Sunday, December 02, 2007

Permissible Under American Law

Via Avedon Carol, this story from the Sunday Times:

AMERICA has told Britain that it can “kidnap” British citizens if they are wanted for crimes in the United States.

A senior lawyer for the American government has told the Court of Appeal in London that kidnapping foreign citizens is permissible under American law because the US Supreme Court has sanctioned it.

The admission will alarm the British business community after the case of the so-called NatWest Three, bankers who were extradited to America on fraud charges. More than a dozen other British executives, including senior managers at British Airways and BAE Systems, are under investigation by the US authorities and could face criminal charges in America.

Until now it was commonly assumed that US law permitted kidnapping only in the “extraordinary rendition” of terrorist suspects.

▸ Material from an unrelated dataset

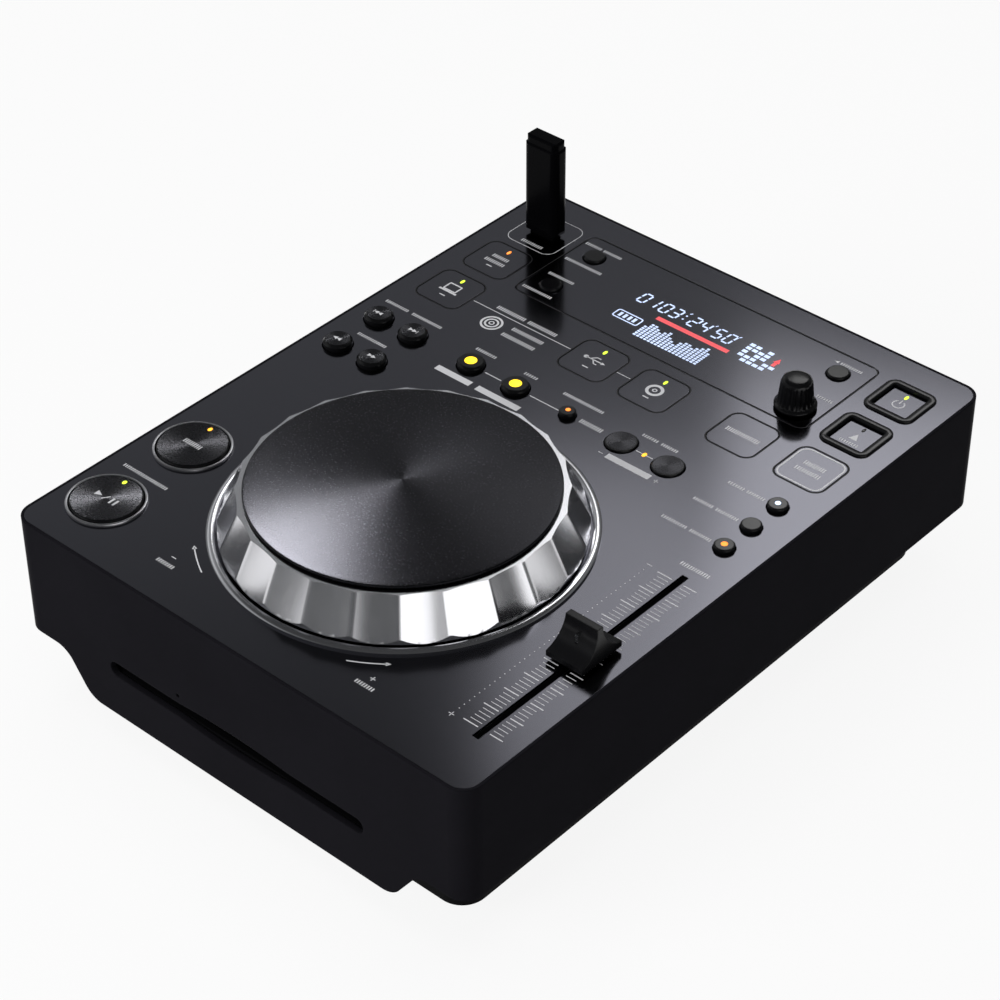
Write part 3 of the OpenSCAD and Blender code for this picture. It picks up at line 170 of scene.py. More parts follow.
def room_step(value, start, end):
    """A smooth step that goes from 0 at start to 1 at end."""
    return add_node(room, "MapRange", {"Value": value, "From Min": start, "From Max": end},
                    interpolation_type="SMOOTHSTEP").outputs["Result"]


sky = add_node(room, "TexCoord").outputs["Generated"]
height = add_node(room, "SeparateXYZ", {0: sky}).outputs["Z"]
pale_side = (0.5 * math.cos(room_turn), 0.5 * math.sin(room_turn), 0)
across = add_node(room, "VectorMath", {0: sky, 1: pale_side}, operation="DOT_PRODUCT")
facing_side = add_math(room, "ADD", across.outputs["Value"], 0.5)
below_dark = add_math(room, "SUBTRACT", 1.0, room_step(height, 0.56, 0.74))
band = add_math(room, "MULTIPLY_ADD", room_step(height, 0.25, 0.45), room_band, room_low)
side_and_height = add_math(room, "MULTIPLY", facing_side, below_dark)
strength = add_math(room, "MULTIPLY_ADD", side_and_height, band, room_dark)
room.links.new(strength, room.nodes["Background"].inputs["Strength"])
room.nodes["Background"].inputs["Color"].default_value = (0.96, 0.98, 1.0, 1)
bpy.context.scene.world = world


# ---- lower case and feet ----
# The tub is moulded in black plastic with a fine spark texture, closed from
# below with six screws, and stands on four moulded rubber feet.
def new_group(name, sockets):
    """A node group with named inputs (name, kind, value) and a colour, a roughness and a normal
    as its outputs. Gives the group, and its input sockets by name."""
    group = bpy.data.node_groups.new(name, "ShaderNodeTree")
    for socket, kind, value in sockets:
        made = group.interface.new_socket(socket, in_out="INPUT", socket_type="NodeSocket" + kind)
        made.default_value = value
    for socket, kind in (("Color", "Color"), ("Roughness", "Float"), ("Normal", "Vector")):
        group.interface.new_socket(socket, in_out="OUTPUT", socket_type="NodeSocket" + kind)
    return group, group.nodes.new("NodeGroupInput").outputs


def group_gives(group, colour, roughness, normal):
    """Links the group's three outputs from these sockets."""
    out = group.nodes.new("NodeGroupOutput")
    for socket, result in (("Color", colour), ("Roughness", roughness), ("Normal", normal)):
        group.links.new(result, out.inputs[socket])
    return group


def tinted(group, shade, amount, colour):
    """The colour times (1 + shade times amount), for a shade that swings round zero."""
    strength = add_math(group, "MULTIPLY_ADD", shade, amount, 1.0)
    return add_node(group, "VectorMath", {0: colour, "Scale": strength},
                    operation="SCALE").outputs[0]


def rounded(group, radius):
    """The normal with every edge rounded to that radius."""
    return add_node(group, "Bevel", {"Radius": radius}, samples=4).outputs["Normal"]


def bumped(group, height, amount, distance, **base):
    """The normal tipped by the slope of a height; distance is how deep it is in metres."""
    inputs = {"Height": height, "Strength": amount, "Distance": distance}
    return add_node(group, "Bump", {**inputs, **base}).outputs["Normal"]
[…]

The American government has for the first time made it clear in a British court that the law applies to anyone, British or otherwise, suspected of a crime by Washington.

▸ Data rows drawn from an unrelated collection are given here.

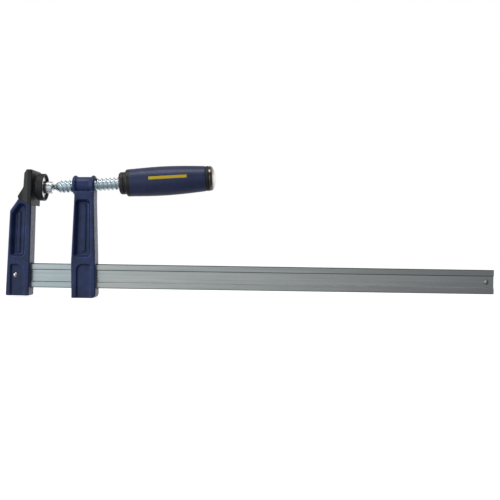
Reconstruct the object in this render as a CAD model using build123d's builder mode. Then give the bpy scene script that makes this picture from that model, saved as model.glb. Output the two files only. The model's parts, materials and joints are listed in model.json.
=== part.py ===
"""F clamp.

An I-section steel bar carries a riveted fixed jaw at one end and a sliding arm that a stop pin
keeps on the bar. A coarse screw turns in the arm's boss. Its ball end holds a swivelling
pressure plate, and its other end holds a two-colour handle.

Millimetres. +X runs along the bar from the fixed jaw, +Y through the clamp's thickness, and
+Z up from the bar to the jaws. The origin is the bottom centre of the bounding box.
"""

import os
from math import asin, cos, degrees, radians, sin, tan

from build123d import *

os.makedirs("parts", exist_ok=True)

# ---------------------------------------------------------------- driving dimensions

heel_reach = 11.392  # from the fixed jaw's datum back to its rounded heel
foot_depth = 22.5  # from the bar's centre line down to the arm's foot

bar_length = 500.0
bar_height = 25.0
bar_thickness = 6.0
groove_width = 12.4
groove_depth = 1.25
bar_edge = 0.5  # rounding of the bar's and the grooves' edges
bar_start = -8.1  # the bar's end inside the fixed jaw, from the jaw's datum

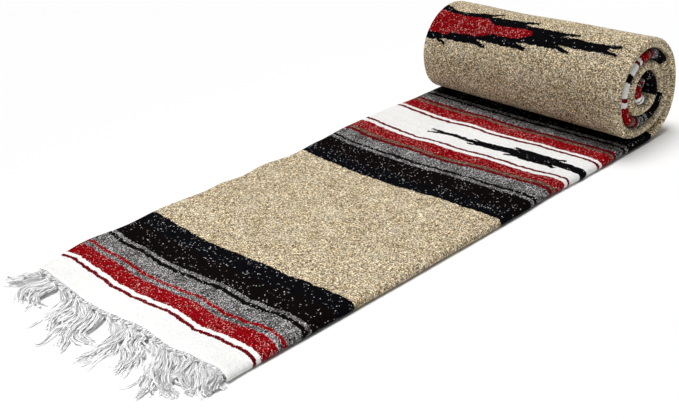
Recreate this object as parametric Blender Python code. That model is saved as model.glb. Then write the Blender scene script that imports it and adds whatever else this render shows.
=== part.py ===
"""A striped serape blanket, folded lengthwise in four, laid out and rolled up from its far hem.

Metres, +Z up. X runs across the folded cloth, Y from the near hem towards the roll. The origin is on
the flat underside, halfway along the laid stretch.
"""
import math
from collections import namedtuple

import bmesh
import bpy
from mathutils import Vector

# Driving dimensions of the folded cloth
FOLDED_WIDTH = 0.320
LAYER = 0.0024
LAYER_GAP = 0.0004
LAYERS = 4
SEAM_GAP = 0.0003
SELVEDGE_ROUND = 0.0010
SELVEDGE_TIP_SHARE = 0.5
SECOND_SELVEDGE_INSET = 0.0020

# Along the right side the outer fold wraps the inner one
OUTER_FOLD_REACH = 0.0058
INNER_FOLD_INSET = 0.0052
OUTER_FOLD_STEPS = 6
TIGHT_FOLD_STEPS = 4

# The laid stretch, then the roll that stands on its own first turn
LAID_LENGTH = 0.6655
ROLL_RADIUS = 0.0685
ROLL_PITCH = 0.0132
ROLL_END = math.radians(1420.0)
ROLL_WIDENING = 1.045
ROLL_SQUARENESS = 2.4
ROLL_TAPER = 0.17
ROLL_SKEW = -0.03
ROLL_FACETS = (20, 18, 16, 12)

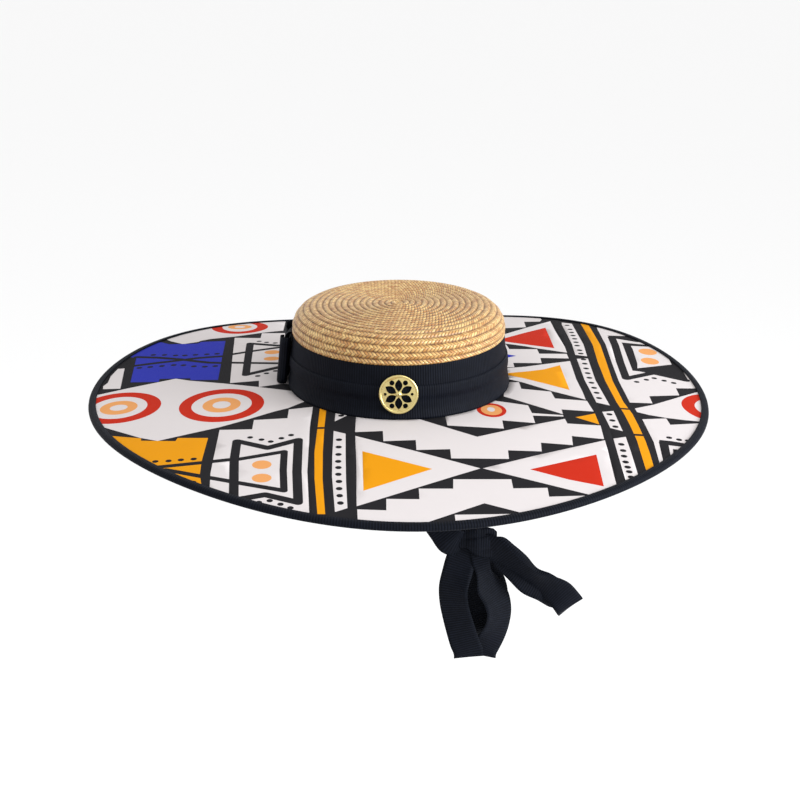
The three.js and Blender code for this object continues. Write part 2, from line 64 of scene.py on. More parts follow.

To any law, there is always a special case. I think most people would regard North Korea's occasional kidnapping of Japanese citizens as the act of an uncivilized country, but that most people would applaud Israel's capture of Eichmann in Argentina. But an actual US law that makes it permissible to kidnap anyone suspected of a crime raises seems to me raises an obvious question... what happens when a foreign country decides they have the right to kidnap American citizens in the US? And what does this to our moral authority in cases like those of North Korea kidnapping Japanese citizens? After all, it isn't "illegal" according to the only law that matters in North Korea.